Act instead of hope: Only if we take these steps does Germany have a chance to shift from managing to shaping.

Course Correction Now—Or Pay Double Later

Germany needs less state in the details, more state in the core. Not more symbolic laws that generate headlines, but operational excellence in the tasks that truly matter: security, rule of law, education, infrastructure. Instead, we often see the opposite—endless detailed regulations and moral appeals while bridges crumble, schools lack staff, and approvals take years.

We need less moral rhetoric and more math. Not felt truths but clear calculations and evidence must form the basis of policy and administration. Whether in energy policy, finance, or migration: What matters isn’t what sounds good but what measurably works.

And it doesn’t start in talk shows or election programs but with ourselves. With the courage to clearly state unpopular things. With insistence on evidence, even when it’s uncomfortable. And with the willingness to earn prosperity before distributing it.
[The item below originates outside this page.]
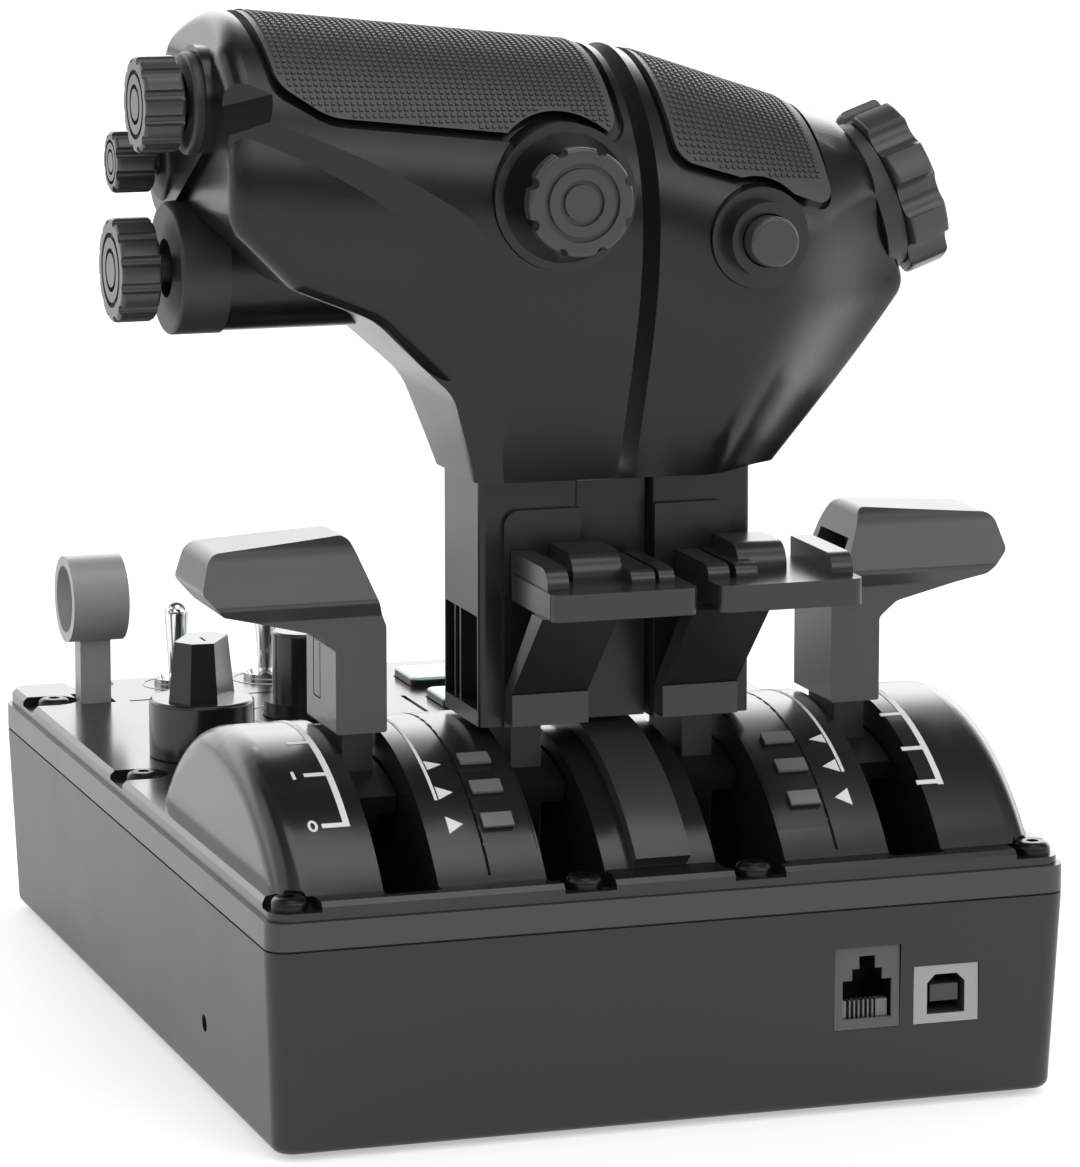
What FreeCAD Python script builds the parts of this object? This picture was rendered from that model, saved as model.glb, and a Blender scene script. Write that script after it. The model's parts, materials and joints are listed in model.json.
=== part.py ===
import FreeCAD, Part
import math
import os

# Desktop throttle quadrant: a low base with four levers on one shaft, a split grip on the two middle levers and a
# small panel behind them. Millimetres. X runs across the base, -Y is the socket face, +Y the user's side and +Z up.
# The origin is the centre of the base on the surface that it stands on.

Vector = FreeCAD.Vector
X_AXIS = Vector(1, 0, 0)
Y_AXIS = Vector(0, 1, 0)
Z_AXIS = Vector(0, 0, 1)

# Base
BASE_WIDTH = 156.0
BASE_DEPTH = 216.0
HOUSING_HEIGHT = 38.3
BAND_HEIGHT = 5.5
PLATE_THICKNESS = 3.4
PLATE_INSET = 0.8
PLATE_CHAMFER = 0.9
HOUSING_DRAFT = 1.55
CORNER_RADIUS = 4.0
BOTTOM_EDGE_RADIUS = 1.8
WALL = 2.6
FLOOR = 2.4
GROOVE_WIDTH = 1.0
GROOVE_DEPTH = 0.6
FOOT_PROUD = 1.2
FOOT_RADIUS = 7.0
FOOT_RECESS = 0.8
FOOT_INSET = 16.0
SEAM_GAP = 0.3
SEAM_CHAMFER = 0.4
FIT_GAP = 0.1
RUN_GAP = 0.4
SHAFT_FIT = 0.05

# Cover screws
SCREW_HEAD_RADIUS = 3.4
SCREW_HEAD_HEIGHT = 2.4
SCREW_RADIUS = 1.5
SCREW_CLEARANCE = 0.2
SCREW_LENGTH = 5.0
SCREW_BOSS_RADIUS = 5.0
SCREW_NOTCH_RADIUS = 5.0
SCREW_SIDE_INSET = 6.4
SCREW_CORNER_INSET = 5.2
SCREW_FRONT_INSET = 5.2
SCREW_MIDDLE_X = 16.6
SCREW_REAR_X = BASE_WIDTH / 2 - 18.0
SCREW_SEAT = 1.6
HEX_RADIUS = 1.3
HEX_DEPTH = 1.2

# Levers and the arched cover over their shaft
AXIS_Y = 51.0 - BASE_DEPTH / 2
SCREW_SIDE_YS = (AXIS_Y + 67.0, BASE_DEPTH / 2 - 20.0)
AXIS_HEIGHT = 13.0
SHAFT_RADIUS = 4.0
SHAFT_HALF_LENGTH = BASE_WIDTH / 2 - 10.0
ARCH_RADIUS = 56.2
ARCH_WALL = 2.4
ARCH_HALF_WIDTH = BASE_WIDTH / 2 - 3.6
ARCH_END_RADIUS = 5.5
ARCH_FLANGE = 2.4
CENTRE_HALF_WIDTH = 10.9
CENTRE_DROP = 2.8
RIB_HALF_WIDTH = 5.4
SLOT_WALL = 2.0
THROTTLE_X = 17.15
THROTTLE_SLOT = 12.5
OUTER_X = 0.3167 * BASE_WIDTH
OUTER_SLOT = 10.5
STRIP_INNER_X = 23.9
STRIP_OUTER_X = 34.0
STRIP_THICKNESS = 1.0
STRIP_HALF_ANGLE = 46.0
BAR_INNER_X = 27.3
BAR_OUTER_X = 33.2
BAR_HEIGHT = 1.1
BAR_HALF_ANGLE = 1.6
BAR_ANGLES = (22.5, 31.0, 39.5)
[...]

If we don’t do this, the correction will inevitably come—harsher, with fewer options, and more coercion. In the end, a generation will quietly turn its back on us, seeking its opportunities elsewhere. Already today, citizens and companies are increasingly investing abroad, where planning security, energy prices, and tax burdens are more favorable.

According to the Bundesbank, German companies’ foreign investments reached a high of over 135 billion euros in 2023. Capital is mobile—and it flows where value creation is possible.

A course correction is inevitable. The only question is: Do we want to shape it now—or endure it later under duress and at far higher costs?